Когда наш анализ не выходит за горизонт биополитического мира, где социальное, экономическое и политическое производство и воспроизводство совпадают, онтологическая и антропологическая перспективы начинают все больше совмещаться друг с другом. Империя притязает на то, чтобы быть хозяином этого мира, потому что она в состоянии его уничтожить. Какое ужасное заблуждение! В действительности, мы — хозяева мира, потому что наше желание и труд непрерывно его обновляют и возрождают. Биополитический мир — это неисчерпаемое сочетание порождающих действий, движущей силой которых является коллективное (как место пересечения сингулярностей). Никакая метафизика, за исключением совершенно бредовых теорий, не может претендовать на описание человечества как разобщенного и бессильного. Никакая онтология, за исключением трансцендентной, не может сводить человечество к отдельным личностям. Никакая антропология, за исключением патологической, не может определять человечество как негативную силу. Порождение, первичный факт метафизики, онтологии и антропологии, представляет собой коллективный механизм и аппарат желания. Биополитическое становление прославляет это "первичное" измерение в абсолютных терминах.

Эта новая действительность подталкивает к коренному пересмотру политической теории. Например, в биополитическом обществе нельзя полагаться на страх как на единственную движущую силу заключения общественного договора, как полагал Томас Гоббс, отрицая тем самым любовь масс. Точнее, в биополитическом обществе решение суверена никогда не может противоречить желанию масс. Если бы основополагающие для периода современности стратегии суверенитета и соответствующие им силы противодействия находили бы выражение сегодня, мир остановился бы в своем развитии, потому что исчезла бы сама возможность порождения. Ибо для порождения необходимо, чтобы политическое уступило место любви и желанию, то есть важнейшим силам биополитического производства. Политическое — это не то, чему учит нас циничный макиавеллизм политиканов; скорее, оно, как говорит нам демократический Макиавелли, представляет собой власть порождения, желания и любви.

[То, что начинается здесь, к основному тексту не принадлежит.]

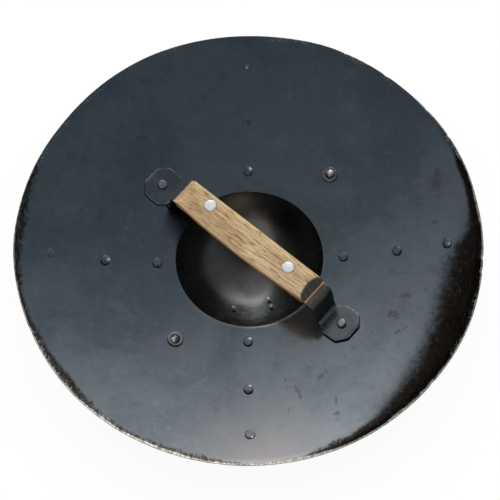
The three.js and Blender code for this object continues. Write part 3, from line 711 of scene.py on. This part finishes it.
def make_rivets():
    stud = domed_head(5, 2.6)
    for seed, (name, (head, wear_and_glint)) in enumerate(ARM_RIVETS.items()):
        profile = rivet_profile(flat_head(*head), 0.1, stud, stud_base(name.endswith("inner")))
        make_turned(f"arm_rivet_{name}", f"rivet_{name}", profile, "rivet_steel", seed, 0.06,
                    0.03 * math.sin(seed * 2.1), wear_and_glint)
    for seed, name in enumerate(("far_right", "near_left"), 20):
        # painted highlights on the domed heads, kept with the wear
        glint = glint_at(60, 1.2, 2.4) if name == "far_right" else glint_at(215, 2.4, 1.7)
        profile = rivet_profile(domed_head(4, 3), 1.6, stud, stud_base(True))
        make_turned(f"peened_rivet_{name}", f"boss_rivet_{name}", profile, "rivet_steel", seed, 0.09, 0.05,
                    glint)
        ring = [(2.5, 0.15), (6.3, 0.15), (6.6, 0.4), (6.6, 1.2), (6.35, 1.5), (5.9, 1.6), (3.1, 1.6),
                (2.5, 1.3), (2.5, 0.15)]
        rub = (lambda x, y, z: 0.35 * step(math.hypot(x, y), 4.6, 5.2) * step(math.hypot(x, y), 6.2, 5.8))
        make_turned(f"washer_piece_{name}", f"washer_{name}", ring, "washer_steel", seed + 5, 0.02, 0.0,
                    rub, 56)
    for seed, name in enumerate(("far", "near"), 24):
        base = FOOT_GAP + STRAP_THICKNESS + 0.1
        profile = rivet_profile(flat_head(3.8, 2.2), base, stud, stud_base(True))
        rub = (lambda x, y, z: 0.16 if z > base + 1.5 else 0.0)
        make_turned(f"strap_rivet_{name}", f"foot_rivet_{name}", profile, "rivet_steel", seed, 0.05, 0.03,
                    rub)


# ---------- handle ----------


def on_handle(along, across, height):
    c, s = math.cos(HANDLE_ANGLE), math.sin(HANDLE_ANGLE)
    return (HANDLE_CENTRE[0] + along * c - across * s, HANDLE_CENTRE[1] + along * s + across * c, height)


# Half width of the strap along its half length.
STRAP_EDGE = [(0, 12), (74.5, 12), (78, 11.4), (82.5, 10.5), (84.5, 11.6), (88, 15.2), (89.5, 15.5),
              (100.5, 15.5), (102, 15.1), (107.9, 8.1), (FOOT_END, 7.5)]


def foot_height(along):
    x, y, _ = on_handle(along, 0, 0)
    return dish_height(math.hypot(x, y)) + FOOT_GAP


def smoothed(points, rounds):
    """Cuts the corners off a line of points."""
    for _ in range(rounds):
        kept = [points[0]]
        for a, b in zip(points, points[1:]):
            kept.append(tuple(0.75 * p + 0.25 * q for p, q in zip(a, b)))
            kept.append(tuple(0.25 * p + 0.75 * q for p, q in zip(a, b)))
        points = kept + [points[-1]]
    return points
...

Политическая теория должна переориентироваться в соответствии с этой логикой и усвоить язык порождения.

вернуться

538

Ханна Арендт стала наиболее популярным автором среди тех представителей политической науки в Соединенных Штатах и Европе, которые хотят найти новые теоретические подходы к политике. См., напр., статьи в сборниках: Bonnie Honig, ed., Feminist Interpretations of Hannah Arendt (University Park: Pennsylvania State University Press, 1995); Craig Calhoun and John McGowan, eds., Hannah Arendt and the Meaning of Politics (Minneapolis: University of Minnesota Press, 1997).